When I get out the air is cold, but I’m hot. I grab my shirts from the table and find the little pouch I wear around my neck empty. Where’s my little patch knife? I shake the shirts out the knife falls on my foot, as usual. Katie gave it to me, and it has her heart on it. The wood of the walkway almost glows in the half dark, and I walk ever so slowly and quietly back past the people sleeping in their fancy RV’s, past the party in the back yard at the gate keepers, across the street, and into my van where Bro is keeping the bed warm.

I fall asleep without taking off any clothes and wake up with my own knife at my throat.

0 comments

  1. “Your papers, please”. Get used to it – soon enough wherever you go you will have to respond to that phrase.
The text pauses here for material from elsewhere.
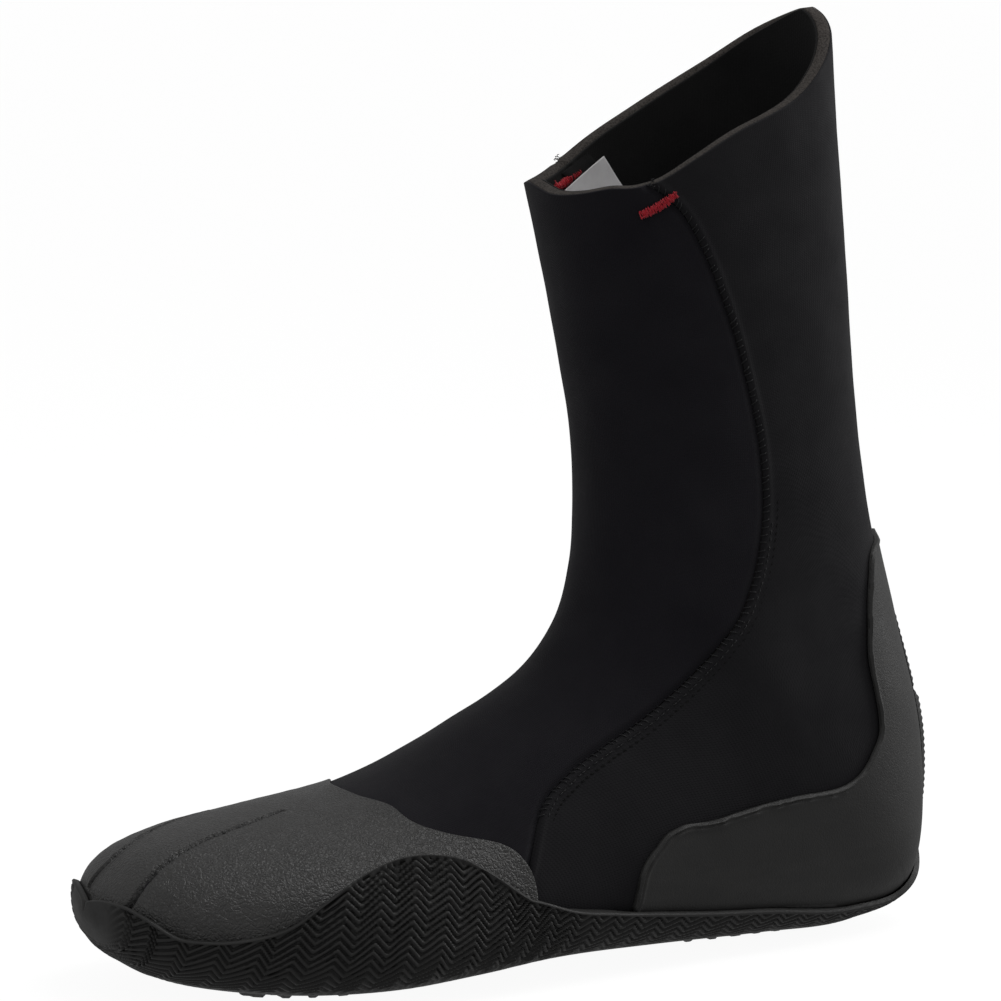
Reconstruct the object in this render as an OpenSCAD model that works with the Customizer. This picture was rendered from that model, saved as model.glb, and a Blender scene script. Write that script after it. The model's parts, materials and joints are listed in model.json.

    For years I’ve been hoping to find a secret hotspring in the mountains of New Hampshire. Alas, I am 350,000,000 years too late.

  2. I like that your return to the wild has returned a peace to writing.

    I also like that you’re talking a lot about adrenaline lately. I tried to post a comment about it to an earlier post but it disappeared. I’m learning a lot about adrenaline and its affects. I’m learning a lot about my body so that when I leave this awful fabrication of a place my body and I will be ready for harmonious, healthy, full living.

  3. Fed bears don’t end up dead because of assholes with guns. They end up dead because bears are smart, and if they learn that they can get food from humans, they become a public menace.

    Bear aversion also works because bears are smart. The alternative is to kill them.